MSM: That was definitely our intent. I should shout out our production designer, John Paino. Part of the reason we were so excited to be on an island was to integrate traditional Greek mythology images. It was like Nantucket meets Greek mythology, mermaids, things coming in pairs of three.... Another example is the columns, then blending the whites and blues of Nantucket, the pastels, the hydrangeas. We worked to bring all those things together.

MVM: Can you talk about working alongside other women while producing shows in which the themes are predominately about women and their relationships?

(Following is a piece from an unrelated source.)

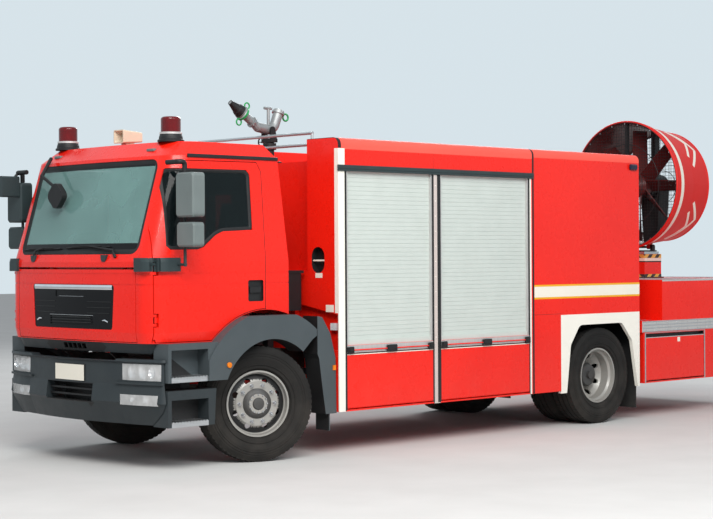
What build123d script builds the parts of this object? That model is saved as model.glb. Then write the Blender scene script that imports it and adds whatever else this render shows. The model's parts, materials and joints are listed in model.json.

MSM: That is my absolute favorite thing about working with Netflix: how many women are in power positions there. When we get on the Zoom with the whole team, it is majority female, and I love that. We didn’t purposely hire women; women just happen to be the best people for the job. Why are women taking over? Because we’re better at the job or at least as good. However, we were very specific about hiring female directors, because the story has a lot of intimate themes and a very female triangle at the center.

MVM: If you could travel back in time and give post-grad Molly advice on writing, what would it be?

MSM: (Laughs) I would actually be like, “Good job. This is exactly right; it’s okay that you aren’t writing.” I had this dream that I would go to the Vineyard and write all these plays, but I actually just...worked. But I had this sense that I would write about this place sometime.... Sometimes in life you get feelings about stuff and it’s right to listen to those feelings…. In terms of what advice I would give myself, I might recommend that I would go with slightly more savings. I got on the ferry with 500 bucks and that lasted about a week and a half.

MVM: What’s next for you? Anything you can share with us?

MSM: I am going to do another project with Netflix. I can’t say much about it, but I am working on it right now and I’m really excited to share it when I can. I am also looking for an ongoing story, a family story. But I haven’t found it…yet.